## Exercise directions
The entire listing is to be repeated verbatim.

--- begin Data shown ---

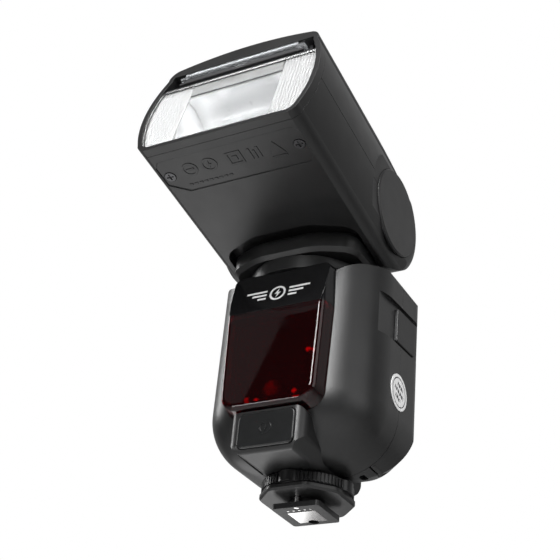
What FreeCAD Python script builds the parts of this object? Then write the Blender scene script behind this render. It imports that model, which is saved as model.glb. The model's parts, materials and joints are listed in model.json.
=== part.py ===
import FreeCAD, Part
import math
import os

# Speedlight flash for a hot shoe. Millimetres, +Z up, front towards -Y, +X on the viewer's
# right when looking at the front. The origin is the centre of the shoe foot's underside.

V = FreeCAD.Vector

# ---- driving dimensions -------------------------------------------------------------------
FAR = 60                # beyond the flash on every side, for cutting blocks
HIGH = 120              # above its top
WALL = 2.0              # casing wall
SEAM = 0.12             # half the gap left at a casing seam
RUN = 0.05              # radial clearance of a running fit
GAP = 0.3               # gap between pieces that move past each other

# hot shoe foot, standard 18.6 mm wide and 2 mm thick
FOOT_W = 18.6
FOOT_L = 18.0
FOOT_T = 2.0
STEM_R = 6.5            # stem between the foot and the casing
FLANGE_R = 9.0          # flange on top of the stem, inside the casing
FLANGE_TOP = 2.4        # above the spine's underside
NOTCH_AT = 6.4          # half-round notch at the rear edge of the foot's polished plate
NOTCH_R = 1.9
FOOT_PLATE_D = 0.9
PLATE_Z = (4.4, 6.3)    # lock plate under the wheel
PLATE_HALF = 16.0
WHEEL_Z = (6.5, 11.0)
WHEEL_R = 16.6
WHEEL_RIBS = 72
PIN_R = 1.0
PIN_XY = (0.0, -7.4)    # lock pin, in front of the contacts
PIN_LOW = 0.15
PIN_TOP = 5.75

# casing of the body
BODY_W = 34.4           # half width
BODY_FRONT = -31.0
BODY_REAR = 21.5
BODY_Z = (13.0, 89.3)
BODY_SHOULDER_Z = 84.3  # where the front face meets the sloping top
FRONT_R = 22.0          # upright front corners
REAR_R = 9.0            # upright rear corners
BOTTOM_R = 21.0         # rounding under the sides and the front
REAR_LOW_R = 20.0       # rounding under the rear face
DIAGONAL_R = 25.0       # rounding of the two lower rear corners
SPINE_W = 14.8          # raised spine under the body, half width
SPINE_FLAT = 10.6       # half width of the spine's flat underside
SPINE_Z = 11.2
SPINE_FRONT = -34.4
SPINE_REAR = 16.0
CHIN_TOP = 26.4
PORT_COVER_R = 0.5      # rounding around the front socket's cover, which stands this far out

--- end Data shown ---

## Exercise solution
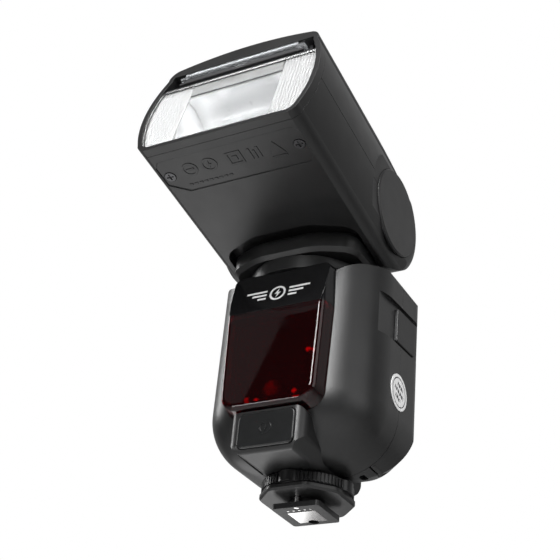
What FreeCAD Python script builds the parts of this object? Then write the Blender scene script behind this render. It imports that model, which is saved as model.glb. The model's parts, materials and joints are listed in model.json.
=== part.py ===
import FreeCAD, Part
import math
import os

# Speedlight flash for a hot shoe. Millimetres, +Z up, front towards -Y, +X on the viewer's
# right when looking at the front. The origin is the centre of the shoe foot's underside.

V = FreeCAD.Vector

# ---- driving dimensions -------------------------------------------------------------------
FAR = 60                # beyond the flash on every side, for cutting blocks
HIGH = 120              # above its top
WALL = 2.0              # casing wall
SEAM = 0.12             # half the gap left at a casing seam
RUN = 0.05              # radial clearance of a running fit
GAP = 0.3               # gap between pieces that move past each other

# hot shoe foot, standard 18.6 mm wide and 2 mm thick
FOOT_W = 18.6
FOOT_L = 18.0
FOOT_T = 2.0
STEM_R = 6.5            # stem between the foot and the casing
FLANGE_R = 9.0          # flange on top of the stem, inside the casing
FLANGE_TOP = 2.4        # above the spine's underside
NOTCH_AT = 6.4          # half-round notch at the rear edge of the foot's polished plate
NOTCH_R = 1.9
FOOT_PLATE_D = 0.9
PLATE_Z = (4.4, 6.3)    # lock plate under the wheel
PLATE_HALF = 16.0
WHEEL_Z = (6.5, 11.0)
WHEEL_R = 16.6
WHEEL_RIBS = 72
PIN_R = 1.0
PIN_XY = (0.0, -7.4)    # lock pin, in front of the contacts
PIN_LOW = 0.15
PIN_TOP = 5.75

# casing of the body
BODY_W = 34.4           # half width
BODY_FRONT = -31.0
BODY_REAR = 21.5
BODY_Z = (13.0, 89.3)
BODY_SHOULDER_Z = 84.3  # where the front face meets the sloping top
FRONT_R = 22.0          # upright front corners
REAR_R = 9.0            # upright rear corners
BOTTOM_R = 21.0         # rounding under the sides and the front
REAR_LOW_R = 20.0       # rounding under the rear face
DIAGONAL_R = 25.0       # rounding of the two lower rear corners
SPINE_W = 14.8          # raised spine under the body, half width
SPINE_FLAT = 10.6       # half width of the spine's flat underside
SPINE_Z = 11.2
SPINE_FRONT = -34.4
SPINE_REAR = 16.0
CHIN_TOP = 26.4
PORT_COVER_R = 0.5      # rounding around the front socket's cover, which stands this far out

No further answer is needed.